=== Data extract ===
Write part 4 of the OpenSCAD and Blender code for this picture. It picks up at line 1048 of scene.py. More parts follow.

...

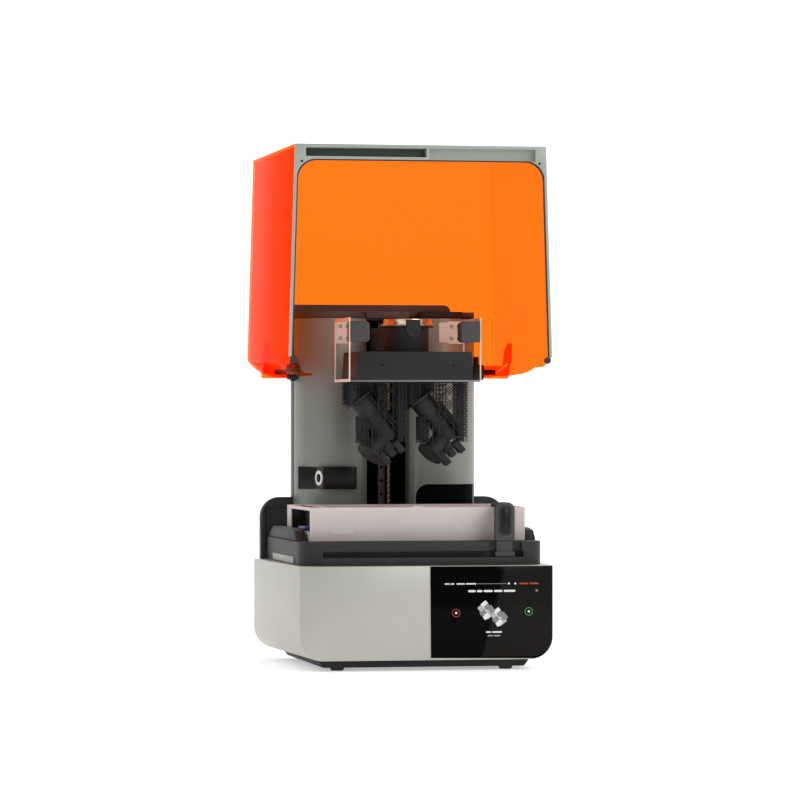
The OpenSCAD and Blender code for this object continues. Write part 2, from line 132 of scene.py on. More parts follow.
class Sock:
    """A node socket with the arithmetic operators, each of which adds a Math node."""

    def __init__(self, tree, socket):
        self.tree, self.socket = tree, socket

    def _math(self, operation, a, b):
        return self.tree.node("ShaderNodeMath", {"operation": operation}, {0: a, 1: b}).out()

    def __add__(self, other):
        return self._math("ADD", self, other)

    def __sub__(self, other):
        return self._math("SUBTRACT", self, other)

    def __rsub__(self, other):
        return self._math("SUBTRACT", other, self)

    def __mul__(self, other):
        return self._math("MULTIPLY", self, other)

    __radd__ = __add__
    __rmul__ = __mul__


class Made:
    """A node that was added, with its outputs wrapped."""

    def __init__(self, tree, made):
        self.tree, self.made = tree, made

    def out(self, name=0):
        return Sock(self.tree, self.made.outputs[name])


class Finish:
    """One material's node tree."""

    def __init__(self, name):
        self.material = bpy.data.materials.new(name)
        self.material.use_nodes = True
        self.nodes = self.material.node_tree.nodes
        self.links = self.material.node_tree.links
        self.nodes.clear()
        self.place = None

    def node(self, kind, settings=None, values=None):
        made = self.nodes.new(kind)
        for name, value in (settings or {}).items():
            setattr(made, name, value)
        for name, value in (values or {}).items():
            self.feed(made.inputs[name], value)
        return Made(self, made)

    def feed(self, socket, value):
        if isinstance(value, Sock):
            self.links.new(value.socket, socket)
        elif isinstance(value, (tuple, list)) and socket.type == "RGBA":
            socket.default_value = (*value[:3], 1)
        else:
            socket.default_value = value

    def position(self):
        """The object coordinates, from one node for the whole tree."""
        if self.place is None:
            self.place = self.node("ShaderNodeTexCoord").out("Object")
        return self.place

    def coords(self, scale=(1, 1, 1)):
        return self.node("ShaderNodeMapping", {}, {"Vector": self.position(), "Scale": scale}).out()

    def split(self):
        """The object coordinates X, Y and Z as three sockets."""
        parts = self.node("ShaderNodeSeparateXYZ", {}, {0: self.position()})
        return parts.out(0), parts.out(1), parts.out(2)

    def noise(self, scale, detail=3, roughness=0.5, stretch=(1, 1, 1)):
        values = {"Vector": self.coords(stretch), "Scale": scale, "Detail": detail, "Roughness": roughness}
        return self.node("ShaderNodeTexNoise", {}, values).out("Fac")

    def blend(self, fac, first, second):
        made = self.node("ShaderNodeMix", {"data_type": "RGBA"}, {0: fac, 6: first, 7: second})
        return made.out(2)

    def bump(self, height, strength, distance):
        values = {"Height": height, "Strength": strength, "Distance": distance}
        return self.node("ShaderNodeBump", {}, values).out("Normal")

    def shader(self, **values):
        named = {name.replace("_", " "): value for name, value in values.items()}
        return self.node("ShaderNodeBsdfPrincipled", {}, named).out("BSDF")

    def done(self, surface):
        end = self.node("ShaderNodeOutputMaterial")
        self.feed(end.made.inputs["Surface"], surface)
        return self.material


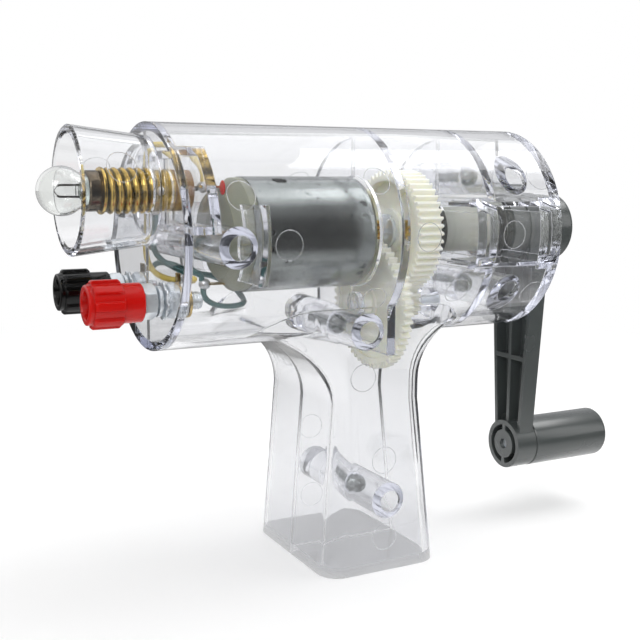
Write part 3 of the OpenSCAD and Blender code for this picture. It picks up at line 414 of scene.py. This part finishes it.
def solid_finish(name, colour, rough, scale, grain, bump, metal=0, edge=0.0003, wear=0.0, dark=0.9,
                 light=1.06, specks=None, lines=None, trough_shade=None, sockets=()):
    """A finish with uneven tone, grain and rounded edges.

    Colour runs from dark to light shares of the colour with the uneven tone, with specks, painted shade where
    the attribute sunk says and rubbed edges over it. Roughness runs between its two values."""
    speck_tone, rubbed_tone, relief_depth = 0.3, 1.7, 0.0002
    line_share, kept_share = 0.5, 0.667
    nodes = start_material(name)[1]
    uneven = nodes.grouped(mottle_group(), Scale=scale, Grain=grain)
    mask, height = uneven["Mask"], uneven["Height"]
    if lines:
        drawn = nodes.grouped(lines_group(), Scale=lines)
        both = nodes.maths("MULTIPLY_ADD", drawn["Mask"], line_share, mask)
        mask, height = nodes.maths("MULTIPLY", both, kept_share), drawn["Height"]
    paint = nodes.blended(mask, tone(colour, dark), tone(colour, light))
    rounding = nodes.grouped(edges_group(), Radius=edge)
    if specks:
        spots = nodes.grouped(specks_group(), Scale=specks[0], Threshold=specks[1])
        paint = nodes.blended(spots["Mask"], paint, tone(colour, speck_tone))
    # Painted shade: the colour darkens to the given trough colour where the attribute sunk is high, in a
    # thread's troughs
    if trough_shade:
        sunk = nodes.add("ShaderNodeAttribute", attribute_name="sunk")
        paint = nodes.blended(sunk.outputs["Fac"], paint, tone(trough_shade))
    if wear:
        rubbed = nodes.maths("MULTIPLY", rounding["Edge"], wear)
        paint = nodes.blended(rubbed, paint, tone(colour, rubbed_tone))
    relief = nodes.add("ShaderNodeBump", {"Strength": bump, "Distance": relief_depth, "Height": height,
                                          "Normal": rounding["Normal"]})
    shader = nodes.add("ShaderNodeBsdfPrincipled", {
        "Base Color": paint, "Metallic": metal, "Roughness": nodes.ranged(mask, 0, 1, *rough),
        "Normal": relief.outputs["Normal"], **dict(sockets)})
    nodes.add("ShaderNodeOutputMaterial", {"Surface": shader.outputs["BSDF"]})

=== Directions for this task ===
Please print exactly, and only, the lines from the line with "The OpenSCAD and Blender code for this object" to the line with "return Made(self, made)", both included.

=== Output ===
The OpenSCAD and Blender code for this object continues. Write part 2, from line 132 of scene.py on. More parts follow.
class Sock:
    """A node socket with the arithmetic operators, each of which adds a Math node."""

    def __init__(self, tree, socket):
        self.tree, self.socket = tree, socket

    def _math(self, operation, a, b):
        return self.tree.node("ShaderNodeMath", {"operation": operation}, {0: a, 1: b}).out()

    def __add__(self, other):
        return self._math("ADD", self, other)

    def __sub__(self, other):
        return self._math("SUBTRACT", self, other)

    def __rsub__(self, other):
        return self._math("SUBTRACT", other, self)

    def __mul__(self, other):
        return self._math("MULTIPLY", self, other)

    __radd__ = __add__
    __rmul__ = __mul__


class Made:
    """A node that was added, with its outputs wrapped."""

    def __init__(self, tree, made):
        self.tree, self.made = tree, made

    def out(self, name=0):
        return Sock(self.tree, self.made.outputs[name])


class Finish:
    """One material's node tree."""

    def __init__(self, name):
        self.material = bpy.data.materials.new(name)
        self.material.use_nodes = True
        self.nodes = self.material.node_tree.nodes
        self.links = self.material.node_tree.links
        self.nodes.clear()
        self.place = None

    def node(self, kind, settings=None, values=None):
        made = self.nodes.new(kind)
        for name, value in (settings or {}).items():
            setattr(made, name, value)
        for name, value in (values or {}).items():
            self.feed(made.inputs[name], value)
        return Made(self, made)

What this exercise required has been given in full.